An expression with a compound inequality very often contains a variable

between two values, which form a range’s upper and lower limits.

This compound expression is effectively interpreted as two distinct inequalities with an AND.

`if (weight > 80) and (weight < 100);`

The above condition can be rewritten as

`if 80 lt weight le 100;`

The age value must satisfy both conditions (should be less than 80 and then less than 100 )for the overall expression to evaluate as true.

Misplacing the parentheses changes the way that the expression is evaluated.

The inequality inside the parentheses is evaluated to True or False (0 or 1), and the result is compared to 100. This expression will be true for all values of weight (both 0 and 1 are less than 100).

In the macro language, compound inequalities are not evaluated the same way as in the DATA step.

The resolved macro variable in the expression shows that the result will be false, but it evaluates as TRUE.

`%if 80 lt &weight le 100 %then %put less than 80 and 100`

This happens because expression in macro language is not broken into two distinct inequalities.

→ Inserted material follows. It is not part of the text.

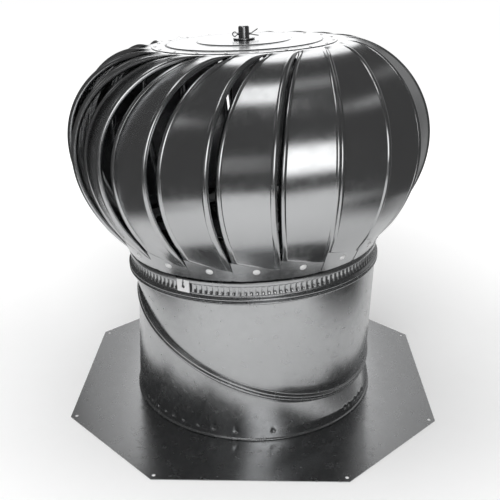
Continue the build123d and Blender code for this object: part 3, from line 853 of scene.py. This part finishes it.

Instead, it is evaluated as if there are parentheses around the first portion of the comparison.

`%if (80 lt &weight) le 100 %then %put less than 80 and 100`

The expression is evaluated left to right, and (80 lt &weight) will be either TRUE or FALSE (1 or 0). If “&weight” is > 1, the overall expression will be TRUE.

*assuming weight = 52*

80 < 52 evaluates to 0 or False

0 < 100 evaluates to 1 or True *assuming weight = 85*

80 < 85 evaluates to 1 or True

1 < 100 evaluates to 1 or True

Hence, the expression continuously evaluates to True.

## Numeric Expressions and Boolean Transformations

Sometimes, you may need to transform numeric values to boolean(0 or 1) values.

The double negation (NOT) is used to transform numeric values to 0 or 1. Since negation is a Boolean operator, it converts the original value to either a zero or a one.

SAS handles TRUE/FALSE: false is 0 or missing, and all else is true. The missing values must also map to 0.

`x= ^age; y=^^age;`

The value of X in the above example returns 0 because the value of X is non-missing. If we have any age missing, a single negation will return 1.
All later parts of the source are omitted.